It's not about what you grow - it's how you use it

Recently, I was reading on a post about ordering butterfly ranunculus corms.

If you haven't seen them, butterfly ranunculus are stunningly beautiful. Like a regular fluffy ranunculus had a baby with a poppy and then it went to Paris to be dressed in couture clothing.

The ability to grow these would be amazing. However, there's the issue of limited supply and a high price tag on them.

Would they sell? Yes. Would it be worth it? Possibly.

Take on the other hand, the humble Rocket White snapdragon. Ubiquitous, plain, and definitely not finding their way into the compote arrangements of fancy designers.

On the other hand, they have many good qualities - productive, hardy, easy to grow from seed, produce well over a long period of time, are frost hardy as well as heat tolerant.

Their ubiquity as well is a plus - while not every arrangement can utilize a butterfly ranunculus, a white snapdragon will blend with nearly everything, meaning that you can either utilize them in design work or a designer will be able to utilize them for event design much more readily.

While yes, we would all love to be growing "designer" level materials in the Skagit Valley with four foot long stems and no bugs or weeds, it's not necessary to grow what is trendy or designer-level be successful. For example, we find that despite having the large dinnerplate dahlias coming out of our ears, florists are oftentimes much more interested in the smaller ball and pompom shape dahlias due to being easier to work into arrangements and being hardier. For us too, using ball and pompom dahlias assures a much longer life and handles easier than dinnerplate dahlias.

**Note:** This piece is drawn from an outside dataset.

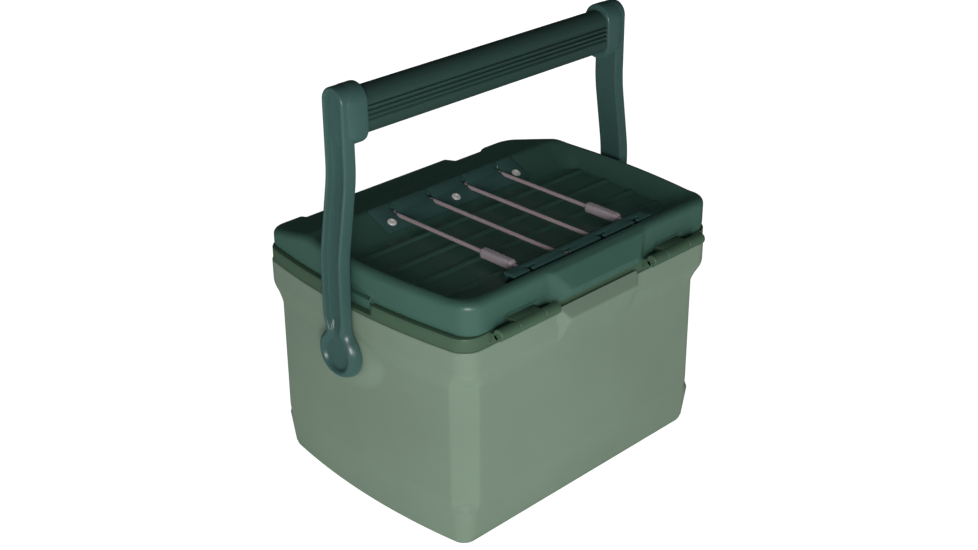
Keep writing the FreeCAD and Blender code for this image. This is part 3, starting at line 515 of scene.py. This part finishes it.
def shape_lid_wall(points):
    """The hinge block at the back, a shallow relief over each middle barrel and the recess at each end.
    """
    x, y, z = points.T
    back = (y > SIDE_FROM) & (np.abs(x) < BLOCK_HALF + 25)
    face = np.interp(z, (180.5, 183.5, 187, 201.5, LID_TOP + 0.1),
                     (RIM_HALF + 4, BLOCK_OUT - 0.6, BLOCK_OUT, RIM_HALF + 0.8, RIM_HALF - 6))
    side = BLOCK_OUT - 0.59 * (np.abs(x) - BLOCK_HALF)
    block = smooth_min(face, side, 2.0)
    y = np.where(back, smooth_max(y, block, 1.5), y)
    over_barrel = ramp(np.abs(x), 63.0, 65.0) * ramp(np.abs(x), 95.0, 93.0) * ramp(z, 187.0, 184.5)
    y = np.where((y > 100) & ~back, y - 1.6 * over_barrel, y)
    end = np.abs(x) > END_FROM
    x = np.where(end, x - np.sign(x) * end_recess(y, z), x)
    return np.column_stack([x, y, z])


def lid_plan(inward):
    """The lid's outline, drawn in by inward."""
    half = RIM_HALF - inward
    return plan(LID_MID - inward, half, min(max(RIM_CORNER - inward, 5.0), half * 0.8))


def make_lid():
    """Rings up the wall from the foot, over the edge, and inwards across the tray."""
    outer = lid_plan(0.0)
    near_arm = ramp(np.abs(outer[:, 1] - PIVOT_Y), TAB_HALF + 3.5, TAB_HALF)
    near_arm = near_arm * (np.abs(outer[:, 0]) > END_FROM)
    foot = LID_FOOT + (TAB_FOOT - LID_FOOT) * near_arm
    brink = lid_plan(LID_EDGE)
    top = lid_top(*brink.T)
    shoulder = top - LID_EDGE
    rings = [at_height(lid_plan(4.6), 187.0), at_height(lid_plan(4.2), foot + 0.3),
             at_height(lid_plan(3.8), foot), at_height(lid_plan(1.6), foot)]
    rings.append(shape_lid_wall(at_height(lid_plan(1.0), foot + 0.5)))
    for share in np.concatenate([[0.04, 0.09], np.linspace(0.14, 1, 34)]):
        z = foot + 0.5 + (shoulder - foot - 0.5) * share
        rings.append(shape_lid_wall(at_height(lid_plan(0.9 * (1 - min(1, share * 5))), z)))
    for turn in np.linspace(0, math.pi / 2, 9)[1:]:
        z = shoulder + LID_EDGE * math.sin(turn)
        rings.append(shape_lid_wall(at_height(lid_plan(LID_EDGE * (1 - math.cos(turn))), z)))
    steps = np.concatenate([np.arange(LID_EDGE + 0.8, 70, 0.8), np.arange(70, 110.2, 1.1)])
    for inward in steps:
        ring = lid_plan(inward)
        rings.append(at_height(ring, lid_top(*ring.T)))
    shapes = [skin(rings)] + make_visor()
    add_piece("lid_body", shapes, "lid", LID_GREEN, ["lid_shell"])


def make_lid_knuckles():
    """The middle knuckle of each hinge, on a thin leaf let into the lid's back wall."""
    gap = 0.35
    corners = [(RIM_HALF - 3, HINGE_Z + 1.4), (HINGE_Y, HINGE_Z), (HINGE_Y, HINGE_Z + KNUCKLE_R - 0.1),
               (RIM_HALF - 3, HINGE_Z + KNUCKLE_R - 0.1)]
    low, high = KNUCKLES[1] + gap, KNUCKLES[2] - gap
    shapes = []
    for shape in (knuckle(low, high), web(corners, low, high)):
        shapes += [shape, mirrored(shape)]
    add_piece("lid_knuckles", shapes, "lid", OLIVE)


def make_visor():
    """The lip over the latch, and the ear at each end that holds its pin."""
    top = lid_top(np.array([0.0]), np.array([14 - RIM_HALF]))[0]
    visor = [(14 - RIM_HALF, top - 0.6), (-RIM_HALF - 5, 189.0), (-RIM_HALF - 6.5, 186.6),
             (14 - RIM_HALF, 186.6)]
    half = LATCH_PIN_HIGH[0] + 2
    shapes = [prism(visor, lambda u, v, w: (w - half, u, v), 2 * half, bevel=0.8, segments=3)]
    ear = [(6 - RIM_HALF, 179.0), (LATCH_Y, LATCH_Z - 3.4), (LATCH_Y - 3.2, LATCH_Z - 1.4),
           (LATCH_Y - 3.4, 187.2), (6 - RIM_HALF, 187.2)]
    inner = LATCH_HIGH[0] + 0.5
    shape = prism(ear, lambda u, v, w: (inner + w, u, v), half - inner, bevel=0.6, segments=3)
    return shapes + [shape, mirrored(shape)]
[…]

What's important is less what you grow, and more important is how you use it. If you tuck white Rocket snapdragons into CSA bouquets, wedding design and cart buckets of them off to florists, you're going to do very well for yourself. As opposed to growing something more ephemeral or difficult to grow.

Take a moment today and be realistic about what you're growing. Even if it's not taking your breath away, does it do well? Will it sell, even at a lower price? And what's your point of growing it?

These thoughts will help to determine the direction of your growing.

And hopefully allow you to realize that you may be growing exactly what you need - nothing more fancy or advanced needed.